Exactly. It's a fraction of the cost. Michael Lynton, the head of Sony, said to me if you look at a penny and you look at all of the resources they're now getting from the new technology, it probably amounts to a fifth of a penny, where the full penny was coming in from DVDs.
So that stream of revenue that was supporting a lot of good movies is collapsing. Meanwhile, you point out there's another trend that is rising and increasing at the very same time.
A huge new trend. And, and what it was was globalization and the arrival of a huge foreign market that was developing at an exponential rate during globalization. The most important of those markets became Russia, Brazil and South America and then, ultimately and most importantly, China, which is creating new theaters at 10 theaters a day. It's now the number two market in the world and by 2020, it's going to be the number one market in the world.
So describe what happens in real time with a movie like Ice Age and its sequels.

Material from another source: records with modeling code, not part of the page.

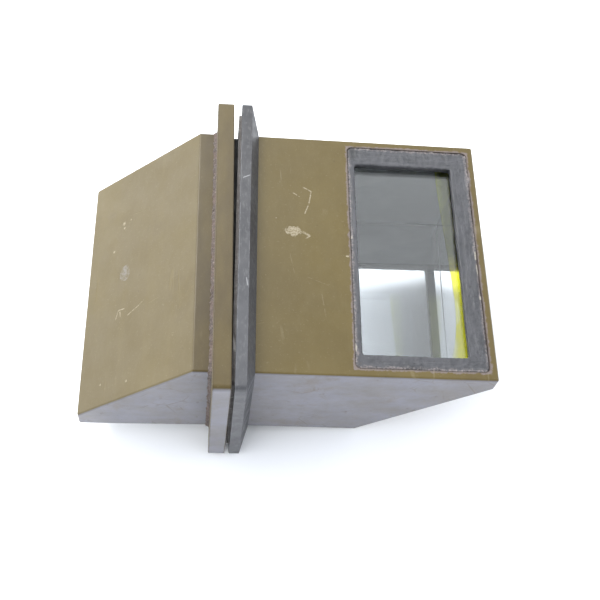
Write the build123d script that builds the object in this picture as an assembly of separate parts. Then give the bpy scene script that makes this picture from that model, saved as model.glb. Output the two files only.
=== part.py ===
from build123d import *
import math
import os

# Rhomboid prism periscope (episcope) lying on its side, all sizes in millimetres.
# Two glass prism units meet at a joint: the eyepiece unit (-X, window facing down)
# carries the mounting flange, and the head unit (+X, window facing up) plugs onto it.
# Each unit is drawn in unit coordinates: u runs away from its joint face along the
# optical axis, v is across, and w is positive on the side that the window faces.

# Driving dimensions of the casings
WIDTH = 160.0            # casing, across the window (v)
DEPTH = 80.0             # casing, along the line of sight (w)
WALL = 4.0               # cast casing wall
EDGE_RADIUS = 1.5        # outer casing edges
HALF_V = WIDTH / 2
HALF_W = DEPTH / 2
CAVITY_V = HALF_V - WALL
CAVITY_W = HALF_W - WALL

# Flanges: the rim stands further out above the axis than below it
FLANGE_HALF_V = 94.9
FLANGE_TOP = 52.3
FLANGE_BOTTOM = 50.5
RIM_CORNER = 3.0
RIM_EDGE = 0.3
EYE_FLANGE_THICK = 10.0
REBATE_DEPTH = 1.0       # the eyepiece casing's foot sits in the flange's rebate
EYE_CASING_START = EYE_FLANGE_THICK - REBATE_DEPTH
HEAD_RIM_THICK = 6.4
HEAD_TAPER_END = 11.0    # where the moulded taper meets the head casing
GASKET_THICK = 1.6
GASKET_INSET = 4.7

# Lengths along the axis, from each unit's joint face
EYE_RIDGE = 20.5
EYE_TIP = 87.5
HEAD_RIDGE = 77.2
HEAD_TIP = 145.5
HEAD_CASING_START = 5.0

# Joint: how far the head stands off, and how crooked it sits
JOINT_GAP = 3.6
HEAD_SKEW = 0.9          # degrees about the vertical
HEAD_TILT = 0.45         # degrees, tip up
SPIGOT_REACH = 7.0
SPIGOT_HALF_V = 79.0
SPIGOT_HALF_W = 39.0
SPIGOT_CLEARANCE = 0.8
EYE_GLASS_REACH = 7.6
HEAD_GLASS_START = 5.6

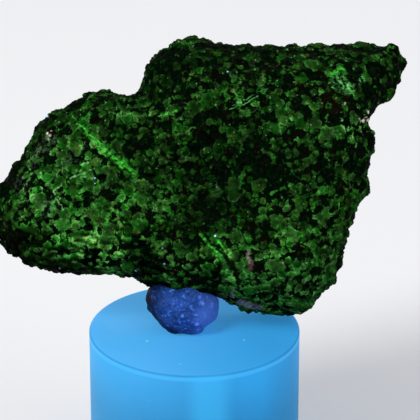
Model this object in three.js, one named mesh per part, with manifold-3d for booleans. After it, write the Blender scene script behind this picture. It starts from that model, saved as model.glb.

Well, Jim Gianopulos, who is the head of Fox – and when I met him, he was head of international at Fox – is one of the most wonderful people in the movie business. And he’s really smart. He understands the world. He loves movies. And he tried to explain sequelitis, as I call it, to me, and why it works. And if we look at the example of Ice Age, he showed me this page of profits comparing domestic – North America – and international profit. And the first Ice Age made, I think, $170 million domestically and then $190 million internationally, which is about even.
About the same.
The second one, the domestic went up $20 million but the international doubled, went to $400 million. And the third one flattened domestically, did no additional business, and went up $270 million. By the fourth Ice Age, the domestic went down and the international continued to rise.
Now, what that tells us is another key component of what I call this era of the new abnormal that so changed the way we made movies and which movies we would make, which is pre-awareness. We can’t afford to market a movie, an original movie, the way we do domestically, internationally. When we break a movie the way we broke Sleepless in Seattle or The Fisher King or even Contact or just any great movie, Black Swan or Argo, we buy tons and tons of television advertising, tons and tons of trailers. And we penetrate all of America to create word of mouth. Well, there's no possible way that you can afford to do that around the world. That's just incalculably expensive.
So we need pre-awareness. We need people to know our title, to know the name of the movie, to be familiar with it before it's even marketed. So that means either a movie star’s name. That’s one form of pre-awareness. But increasingly what that means is the name of the title.
Superman, Batman, Pirates of the Caribbean Man. Any man movie, any comic book hero that we've grown up with – Harry Potter, any title with that kind of international recognition – people will go to.
You answer a question I had always wondered, which is why there’s so many movies being made in 3-D, when 3-D doesn’t really work well. Well, it turns out that the answer is China.
China will not let the new 14 movies they allowed in over the quota of 20, that is, now only 34. It was increased from 20 American films can enter China. And they all have to be 3-D and Imax. 3-D is adored overseas while we're completely exhausted with it. So they have to release it in two formats domestically and 3-D overseas.
So as always, the key to the puzzle becomes China.